That Sunday Feeling

Not every time, but some Sundays I get overwhelmed by this feeling – It’s a Sunday Feeling.

I’m not even certain what the feeling is. It almost feels like I’ve stepped out for the day – like I’ve switched on autopilot and left.

This isn’t necessarily a bad thing. It does, however, allow me to see with clarity where I am and where I want to be. And this can sometimes cause distress, but it also facilitates gratitude.

There are always parts of my life which I’d like to be different. Right now, I’d like to be abroad, or maybe, working somewhere else, or doing different things. There are parts of my life that need improvement and this becomes clearer – for whatever reason – on Sunday afternoons.

But there are also many parts of my life for which I am grateful, and Sunday afternoons accentuate gratitude. Simple things are the most important. The beach being within driving distance, as well most of my family members – both those assigned and those chosen. Or even the fact that I can take an hour to sit outside in the sun and do nothing of anything without feeling under pressure.

There are a thousand things to be grateful for. The things which appear to need improvement are less in number but they feel louder.

And I suppose it is the loudness of these would-be improvements which causes certain distress. These thoughts can become so loud on ordinary days that you can’t even hear the chorus of things to be grateful for. They fall to the wayside in wake of these loud – and often times inaccurate – problems we have made.

See, I could be satisfied with not being abroad, for example, if I allowed myself to be grateful for where I already am. If I didn’t give into the passion, or the impulse to leave, then maybe I could find reasons to really be happy here. Nearly every anxiety, or stress, or pressure is one we have made up for ourselves.

We generate reasons to be unhappy where we are. We always want for more. Habitually, we look beyond our current reach for fulfilment. I think that’s where the real issue lies. We’re a species that finds it difficult to live in the now. We always have to look ahead for better days, even when they day we find ourselves in now is better than any day we’ve ever had before.

Lately I find myself wondering about why my ambitions are so important to me. After all, most of the pain I feel comes from not having these ambitions fulfilled immediately.

My ambition to travel causes pain every single moment I am not travelling.

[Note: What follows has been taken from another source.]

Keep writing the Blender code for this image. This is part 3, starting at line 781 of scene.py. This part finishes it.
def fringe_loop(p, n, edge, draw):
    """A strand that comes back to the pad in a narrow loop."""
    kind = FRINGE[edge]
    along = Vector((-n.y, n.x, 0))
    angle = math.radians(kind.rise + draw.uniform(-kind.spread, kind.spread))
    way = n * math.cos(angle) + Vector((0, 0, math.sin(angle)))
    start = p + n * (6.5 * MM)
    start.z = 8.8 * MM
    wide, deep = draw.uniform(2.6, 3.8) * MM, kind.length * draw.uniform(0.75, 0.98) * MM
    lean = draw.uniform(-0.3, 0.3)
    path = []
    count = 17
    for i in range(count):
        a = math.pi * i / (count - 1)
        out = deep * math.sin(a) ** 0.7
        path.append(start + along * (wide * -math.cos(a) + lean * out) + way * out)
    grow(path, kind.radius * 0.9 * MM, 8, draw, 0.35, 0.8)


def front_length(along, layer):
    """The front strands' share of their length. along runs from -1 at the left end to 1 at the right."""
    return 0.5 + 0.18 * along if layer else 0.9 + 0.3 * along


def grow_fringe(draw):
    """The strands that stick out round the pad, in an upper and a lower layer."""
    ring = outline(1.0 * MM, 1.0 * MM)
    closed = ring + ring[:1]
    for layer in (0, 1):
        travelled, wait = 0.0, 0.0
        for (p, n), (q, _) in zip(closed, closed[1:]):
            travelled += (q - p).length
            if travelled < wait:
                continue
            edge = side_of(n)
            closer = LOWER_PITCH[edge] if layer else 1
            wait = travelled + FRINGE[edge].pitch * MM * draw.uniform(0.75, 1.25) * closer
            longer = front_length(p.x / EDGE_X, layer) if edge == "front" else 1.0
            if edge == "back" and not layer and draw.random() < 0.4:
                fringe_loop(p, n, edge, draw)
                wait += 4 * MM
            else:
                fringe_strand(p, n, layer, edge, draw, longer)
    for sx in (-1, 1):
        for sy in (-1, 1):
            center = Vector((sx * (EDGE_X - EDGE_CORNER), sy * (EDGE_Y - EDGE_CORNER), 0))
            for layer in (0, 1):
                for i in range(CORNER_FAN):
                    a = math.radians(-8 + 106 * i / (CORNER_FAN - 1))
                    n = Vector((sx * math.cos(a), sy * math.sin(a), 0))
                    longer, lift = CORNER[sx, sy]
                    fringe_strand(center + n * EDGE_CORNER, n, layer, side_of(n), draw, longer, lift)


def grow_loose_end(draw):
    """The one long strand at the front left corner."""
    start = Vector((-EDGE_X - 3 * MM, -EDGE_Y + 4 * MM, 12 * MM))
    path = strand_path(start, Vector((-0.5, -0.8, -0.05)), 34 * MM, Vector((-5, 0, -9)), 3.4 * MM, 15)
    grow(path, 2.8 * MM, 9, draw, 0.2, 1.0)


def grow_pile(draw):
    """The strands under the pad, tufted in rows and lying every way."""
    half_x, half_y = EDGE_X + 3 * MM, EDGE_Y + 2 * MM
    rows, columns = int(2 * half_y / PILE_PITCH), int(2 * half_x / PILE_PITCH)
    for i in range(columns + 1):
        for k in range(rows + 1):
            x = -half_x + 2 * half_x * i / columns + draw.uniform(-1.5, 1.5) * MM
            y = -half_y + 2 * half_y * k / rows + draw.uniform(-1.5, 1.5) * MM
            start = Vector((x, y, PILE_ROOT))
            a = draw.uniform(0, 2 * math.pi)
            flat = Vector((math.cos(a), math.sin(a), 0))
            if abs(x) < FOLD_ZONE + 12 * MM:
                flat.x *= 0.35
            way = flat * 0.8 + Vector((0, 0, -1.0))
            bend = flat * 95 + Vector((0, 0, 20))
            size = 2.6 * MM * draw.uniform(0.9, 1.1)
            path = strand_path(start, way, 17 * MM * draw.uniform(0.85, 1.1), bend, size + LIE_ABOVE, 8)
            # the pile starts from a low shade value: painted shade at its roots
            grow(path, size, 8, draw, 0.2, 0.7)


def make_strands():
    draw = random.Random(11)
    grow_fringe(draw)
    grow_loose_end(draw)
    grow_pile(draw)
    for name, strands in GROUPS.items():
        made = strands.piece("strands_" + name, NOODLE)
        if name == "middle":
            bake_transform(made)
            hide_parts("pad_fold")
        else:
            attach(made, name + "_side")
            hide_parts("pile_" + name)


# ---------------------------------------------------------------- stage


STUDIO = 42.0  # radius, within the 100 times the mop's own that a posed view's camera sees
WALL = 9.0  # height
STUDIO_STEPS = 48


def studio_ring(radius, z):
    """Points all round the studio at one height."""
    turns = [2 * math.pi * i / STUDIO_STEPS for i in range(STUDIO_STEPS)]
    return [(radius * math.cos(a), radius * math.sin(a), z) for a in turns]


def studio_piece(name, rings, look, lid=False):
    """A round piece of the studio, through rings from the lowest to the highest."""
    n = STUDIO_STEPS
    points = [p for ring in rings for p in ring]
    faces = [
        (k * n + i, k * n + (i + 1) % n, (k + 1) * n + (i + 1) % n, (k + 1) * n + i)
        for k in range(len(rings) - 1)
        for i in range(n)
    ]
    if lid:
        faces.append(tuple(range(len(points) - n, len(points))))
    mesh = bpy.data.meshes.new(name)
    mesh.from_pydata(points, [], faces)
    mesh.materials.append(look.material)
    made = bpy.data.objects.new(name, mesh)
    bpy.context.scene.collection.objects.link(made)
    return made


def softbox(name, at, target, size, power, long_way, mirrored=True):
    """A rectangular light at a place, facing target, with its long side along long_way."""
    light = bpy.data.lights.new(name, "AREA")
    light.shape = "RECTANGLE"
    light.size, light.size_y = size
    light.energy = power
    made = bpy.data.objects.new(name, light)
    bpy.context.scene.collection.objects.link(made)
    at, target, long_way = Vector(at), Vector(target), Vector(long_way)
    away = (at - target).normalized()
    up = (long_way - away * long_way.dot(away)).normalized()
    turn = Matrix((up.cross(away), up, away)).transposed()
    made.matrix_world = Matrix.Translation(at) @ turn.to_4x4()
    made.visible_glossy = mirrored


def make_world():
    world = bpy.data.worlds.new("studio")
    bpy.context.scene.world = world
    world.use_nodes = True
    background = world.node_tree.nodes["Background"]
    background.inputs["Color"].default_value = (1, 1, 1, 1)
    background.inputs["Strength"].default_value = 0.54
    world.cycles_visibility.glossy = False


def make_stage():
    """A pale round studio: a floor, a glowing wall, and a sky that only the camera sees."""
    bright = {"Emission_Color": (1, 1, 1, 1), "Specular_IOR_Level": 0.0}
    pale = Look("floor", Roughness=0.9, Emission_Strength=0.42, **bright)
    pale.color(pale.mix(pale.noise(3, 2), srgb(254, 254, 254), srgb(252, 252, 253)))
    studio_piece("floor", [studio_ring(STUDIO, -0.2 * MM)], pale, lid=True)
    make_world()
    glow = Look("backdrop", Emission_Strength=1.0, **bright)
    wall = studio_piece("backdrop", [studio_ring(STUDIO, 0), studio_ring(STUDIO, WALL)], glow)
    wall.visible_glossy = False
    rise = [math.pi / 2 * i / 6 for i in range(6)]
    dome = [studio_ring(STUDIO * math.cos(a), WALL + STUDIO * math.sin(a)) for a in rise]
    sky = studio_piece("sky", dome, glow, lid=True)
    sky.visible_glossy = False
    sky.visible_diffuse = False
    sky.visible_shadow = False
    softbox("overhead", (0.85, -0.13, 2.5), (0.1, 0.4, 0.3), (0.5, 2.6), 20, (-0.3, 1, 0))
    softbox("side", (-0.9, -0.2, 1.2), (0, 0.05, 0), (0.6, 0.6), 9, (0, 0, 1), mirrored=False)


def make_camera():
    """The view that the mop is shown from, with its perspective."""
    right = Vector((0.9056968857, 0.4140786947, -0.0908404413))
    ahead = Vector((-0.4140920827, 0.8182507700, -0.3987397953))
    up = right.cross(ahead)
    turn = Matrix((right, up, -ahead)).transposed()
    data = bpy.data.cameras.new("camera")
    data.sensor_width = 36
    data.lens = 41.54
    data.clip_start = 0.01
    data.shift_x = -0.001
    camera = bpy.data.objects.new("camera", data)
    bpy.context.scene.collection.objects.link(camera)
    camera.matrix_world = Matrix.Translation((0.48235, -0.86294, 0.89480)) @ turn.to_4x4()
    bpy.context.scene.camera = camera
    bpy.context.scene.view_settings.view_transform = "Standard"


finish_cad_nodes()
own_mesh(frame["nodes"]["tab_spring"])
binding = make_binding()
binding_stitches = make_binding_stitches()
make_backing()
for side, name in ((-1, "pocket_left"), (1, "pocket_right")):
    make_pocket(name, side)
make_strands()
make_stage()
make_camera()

My ambition to be a successful writer causes pain every moment I am not a successful writer. (Whatever ‘successful’ means – I do not even really know.)

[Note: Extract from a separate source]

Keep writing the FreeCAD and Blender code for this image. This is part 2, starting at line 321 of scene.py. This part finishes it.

So I think the real solution to finding genuine gratitude is to rid oneself of ambition. Not in the sense that you shouldn’t have any goals – you should – but these goals, and their attainment shouldn’t define our outcomes. These goals should be something to strive for, but our happiness, and our satisfaction shouldn’t depend on our achievement of these goals. Otherwise happiness will be so fleeting, that as soon as you reach your goal, it will already begin to fade, and you’ll to find some other goal to pin your happiness to.

I’ve always posted these on Sundays because Sundays are the days when I am able to see my life for what it is and evaluate it.

For the longest time, I evaluated my life based on whether or not I was achieving my ambitions. And this will make your life seem like a failure if you aren’t at the end goal – and you almost never are at the end goal.

Instead, if we evaluate our lives on Sundays – or whatever day you like – based on the things we already have – like the beach nearby, or the family who cares, or the dog who is always happy to see you – we will more often feel grateful than distressed.

You can’t be grateful for ambitions you have not yet achieved. So why waste time allowing them to stress you out? You’ll get to them eventually.

But you can always find something to be grateful, no matter how small it could be. Even if it’s something as simple as a glass of water, you’ll be damned grateful to have it when you wake up gasping with the thirst.

I think the trick is to always be is a state of gasping for the things you already have. If the blessing in your life are things you long for, you will never be without a source of happiness. Make the Sunday Feeling work for you.